Benefits of Cyber Insurance

The primary benefit of cyber insurance is coverage in case of emergency. Knowing this safety net exists can bring peace of mind to your stakeholders and board members. Future clients may also feel reassured that if a cyber incident happens, a mechanism is in place for compensation for stolen customer information.

Daniel Klein, chief business officer for Cynet, says it’s hard to make an argument against cyber insurance, considering the average cost of a breach for organizations.

“An immediate knock-on benefit of getting a cyber insurance policy is that the organization’s security posture will be improved to meet the insurer’s requirements,” he says. “Yes, this may mean investing in additional security personnel and better tools, but overall risk will be reduced as a result.”

Cybersecurity insurance firms typically provide resources and additional assistance when breaches occur. This legal guidance and referrals to specialists can be invaluable for companies that are otherwise unprepared for the severity of a breach.

Additionally, cyber insurance policies can help create awareness for cybersecurity compliance needs at your organization and strengthen your overall security measures and program. That said, it’s still crucial that you not become complacent about security risks. Remember that insurance is only one part of a robust unified risk management system – not a replacement for it.

Choosing the Right Cyber Insurance

Not all cyber insurance policies are created equal. Let’s analyze how to ensure you get the most value for your investment.

  • Assessing Your Needs. Evaluate your business’s unique cybersecurity risks and needs before selecting a policy. Consider your industry, the type of data you handle, and your existing security measures.
  • Policy Coverage. Carefully review the coverage offered by different policies. Ensure it aligns with your potential risks and includes key aspects like first-party and third-party coverage.
  • Policy Limits. Pay attention to policy limits and sub-limits. Make sure they adequately cover the potential costs you might face in the event of an incident.

Weighing the Costs

Now, let’s address the fundamental question we had on our minds since the beginning. Is the cost of cyber insurance justified?

  • Cost vs. Risk. Consider the potential financial impact of a cyber incident compared to the cost of insurance premiums. In most cases, the cost of insurance is significantly lower than the potential losses. As it was explained in an article by the New Straits Times, “The growing realization of the extensive cost outlay of a cyber event is now sitting uncomfortably for boards, risk managers and finance departments. Costs scale quickly and multifacetedly, […] including digital forensics, public relations, legal, and business interruption. The response costs alone can accumulate to several million dollars for a single event.”
  • Peace of Mind. Beyond the financial aspect, cyber insurance provides peace of mind. Knowing you have a safety net can reduce stress and allow you to focus on your core business activities.

In Conclusion

Cyber insurance has become a vital tool in modern risk management, and as such, it should not be considered just an added expense, but rather a strategic investment in your business’ resilience. It provides financial protection and support in the event of a cyber incident, helping your organization navigate the complex aftermath of a cyberattack while mitigating the associated financial risks.
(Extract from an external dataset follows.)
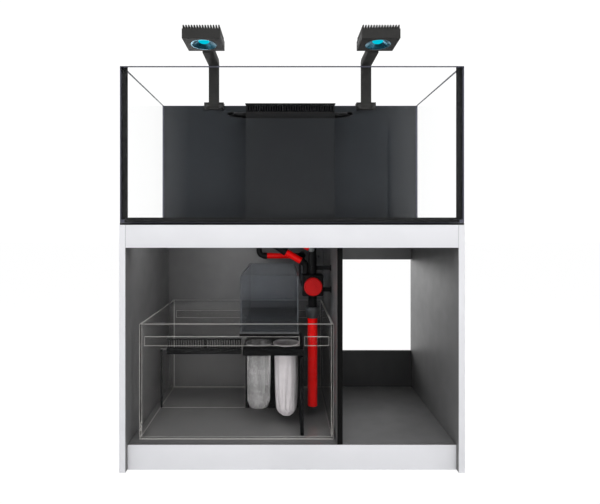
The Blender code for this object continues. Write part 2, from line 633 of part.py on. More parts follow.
def build_nozzle(side, name):
    """A flattened spout that swivels on the manifold's end and bends towards the front."""
    start = WEIR_WIDTH / 2 + GAP
    stations = 7
    bm = bmesh.new()
    rings = []
    for station in range(stations):
        share = station / (stations - 1)
        out = start + NOZZLE_REACH * math.sin(share * math.pi / 2)
        forward = NOZZLE_FORWARD * (1 - math.cos(share * math.pi / 2))
        heading = share * math.radians(60)
        width = RETURN_RADIUS * (1 + 0.5 * share)
        height = RETURN_RADIUS * (1 - 0.35 * share)
        ring = []
        for number in range(NOZZLE_RING_SIDES):
            angle = 2 * math.pi * number / NOZZLE_RING_SIDES
            aside = width * math.cos(angle)
            ring.append(bm.verts.new((
                side * (out + aside * math.sin(heading)),
                WEIR_PIPE_Y - forward + aside * math.cos(heading),
                MANIFOLD_Z + height * math.sin(angle))))
        rings.append(ring)
    for first, second in zip(rings, rings[1:]):
        for number in range(NOZZLE_RING_SIDES):
            after = (number + 1) % NOZZLE_RING_SIDES
            bm.faces.new((first[number], first[after], second[after], second[number]))
    bm.faces.new(rings[0])
    bm.faces.new(rings[-1])
    bmesh.ops.recalc_face_normals(bm, faces=bm.faces)
    nozzle = solid(name, bm, (side * start, WEIR_PIPE_Y, MANIFOLD_Z), BLACK_PLASTIC)
    join_rod(nozzle, "spigot", (side * (start - GAP - NOZZLE_SPIGOT_LENGTH), WEIR_PIPE_Y, MANIFOLD_Z),
             (side * (start + RETURN_RADIUS / 2), WEIR_PIPE_Y, MANIFOLD_Z), NOZZLE_SPIGOT_RADIUS)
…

The evolving threat landscape makes it imperative to have a comprehensive cybersecurity strategy, and cyber insurance plays a vital role in that strategy. The real question is not whether you can afford cyber insurance but whether you can afford not to have it. By considering cyber insurance as a critical component of your cybersecurity arsenal, you can protect your business, safeguard your customers, and secure your future.